In this blog, we have provided 50 most repetitive MCQs for JAIIB 2026 IE & IFS, along with details of the most repeated topics from recent exam analysis and a direct link to download the PDF.

Download JAIIB IE & IFS Most Repetitive Questions PDF

In this eBook, we have provided 100 carefully selected JAIIB IE & IFS questions from the topics that are most frequently asked in the exam. These questions are based on previous exam trends and are designed to help you focus on important and high-weightage areas. Each question is provided with the correct answer along with a clear and detailed explanation to help you understand the concept easily. The direct link to download the JAIIB IE & IFS Most Repetitive Questions PDF is given below for quick access.

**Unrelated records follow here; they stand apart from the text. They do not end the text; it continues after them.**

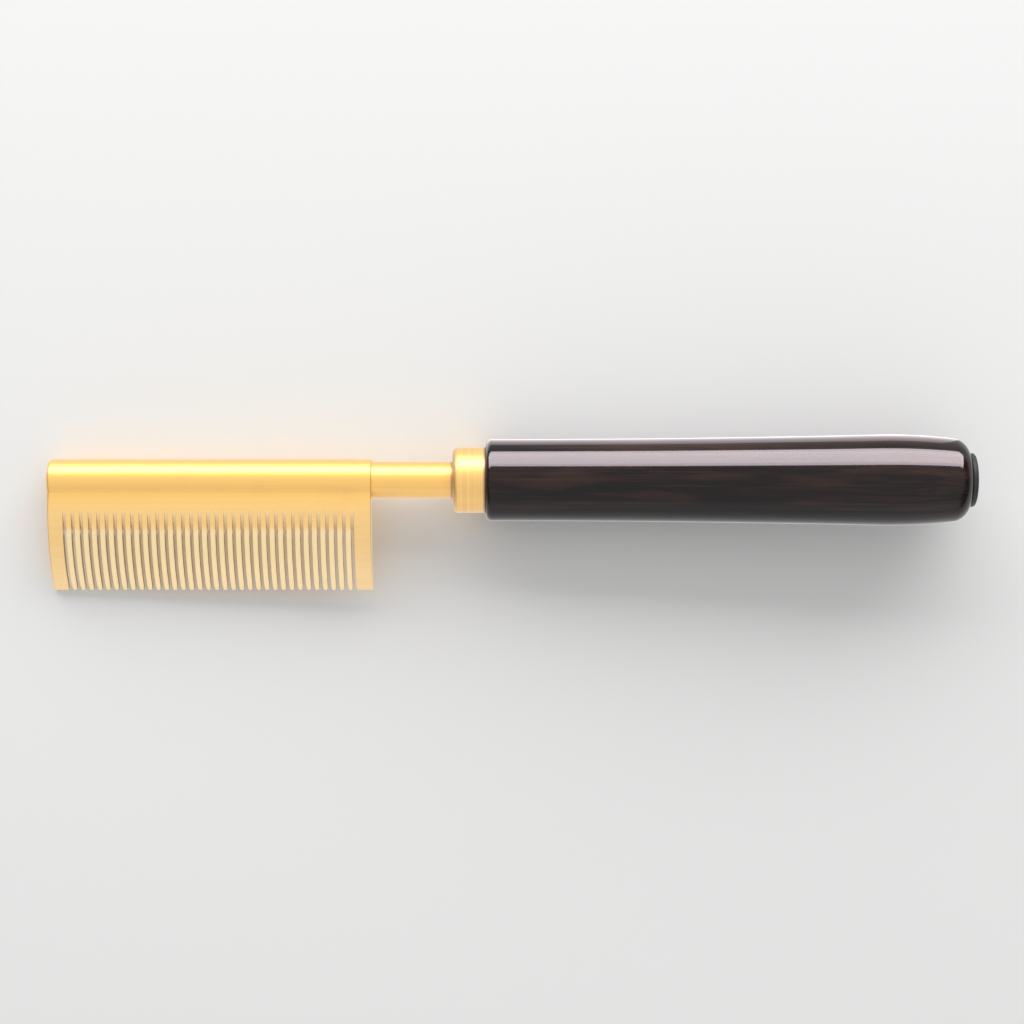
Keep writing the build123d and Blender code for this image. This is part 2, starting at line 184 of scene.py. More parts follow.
class Finishes(bpy.types.PropertyGroup):
    """Colours and gloss of the finishes"""

    comb_brass: tone("Comb brass", (0.95, 0.56, 0.1), "Polished brass of the comb head")
    shank_brass: tone("Shank brass", (0.96, 0.56, 0.1), "Polished brass of the shank")
    ferrule_brass: tone("Ferrule brass", (0.95, 0.565, 0.095), "Turned brass of the ferrule")
    # Paler brass for the web, blended in from 5 mm below the barrel's axis down towards the teeth.
    paler_web_brass: tone("Ground brass", (0.94, 0.615, 0.2), "Brass of the web, ground flat")
    sawn_brass: tone("Sawn brass", (0.98, 0.745, 0.385), "Brass of the teeth, where the saw has cut it")
    tarnish: tone("Tarnish", (0.66, 0.35, 0.1), "Brass where it has been handled")
    # Painted shade colour: laid on the lower slot walls, on the ferrule's front and at the joints by
    # the ferrule, where shade falls.
    painted_shade: tone("Soot", (0.34, 0.185, 0.07), "Brass darkened by heat in the slots and in its corners")
    wood: tone("Stained wood", (0.006, 0.003, 0.003), "Stained wood between the grain lines")
    grain: tone("Grain", (0.05, 0.021, 0.015), "Grain of the wood under the lacquer")
    rubber: tone("Rubber", (0.018, 0.018, 0.019), "Rubber of the cord bush")
    steel: tone("Steel", (0.52, 0.51, 0.5), "Drawn steel of the heater's sheath")
    mica: tone("Mica", (0.55, 0.47, 0.36), "Pressed mica")
    ceramic: tone("Ceramic", (0.8, 0.77, 0.7), "Unglazed ceramic")
    wire: tone("Wire", (0.36, 0.34, 0.32), "Oxidised resistance wire")
    braid: tone("Braid", (0.72, 0.7, 0.64), "Woven glass sleeving")
    can: tone("Can", (0.7, 0.71, 0.72), "Drawn can of the thermal fuse")
    tin: tone("Tin", (0.66, 0.65, 0.63), "Tinned copper")
    brass_gloss: share("Brass roughness", 0.46, "Roughness of the polished brass")
    lacquer_gloss: share("Lacquer roughness", 0.08, "Roughness of the lacquer")


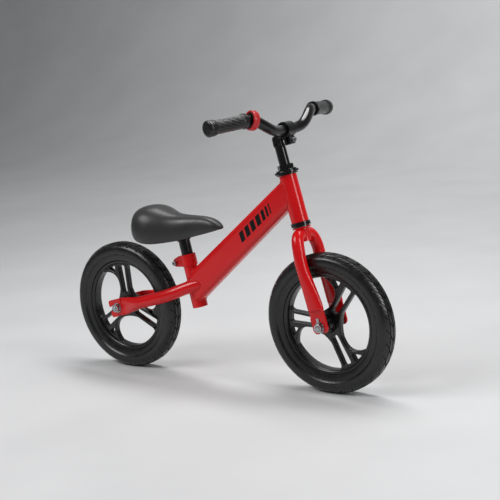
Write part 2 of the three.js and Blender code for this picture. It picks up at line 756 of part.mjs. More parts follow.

Download JAIIB IE & IFS Most Repetitive Questions PDF

20 JAIIB IE and IFS Questions from the most repetitive topics

JAIIB IE & IFS Quiz Questions (Case Studies)

1. The RBI Governor announces: ‘Despite three consecutive repo rate hikes totalling 150 basis points over the last 9 months, retail lending rates of banks have increased by only 40–50 basis points. This incomplete transmission is a matter of serious concern.’ An economist identifies the following as possible reasons for this weak transmission. Which of the reasons are VALID explanations for weak transmission?

1. Banks have a large proportion of legacy fixed-rate deposits that have not yet repriced upward, keeping their blended cost of funds relatively lower than the marginal rate.
2. The banking system is in a surplus liquidity situation — banks have more funds than needed for lending, so they are less dependent on RBI borrowings at the new higher repo rate.
3. Competition among banks for market share has discouraged individual banks from raising lending rates aggressively, even when their cost of funds rises.
4. Since MCLR is reviewed monthly, all floating rate loans have already reset to the new higher rate within 30 days of the repo hike.
5. Large corporates with high credit ratings have alternative sources of funding (bonds, ECB, CPs) at competitive rates, and banks are unwilling to lose these clients by raising lending rates sharply.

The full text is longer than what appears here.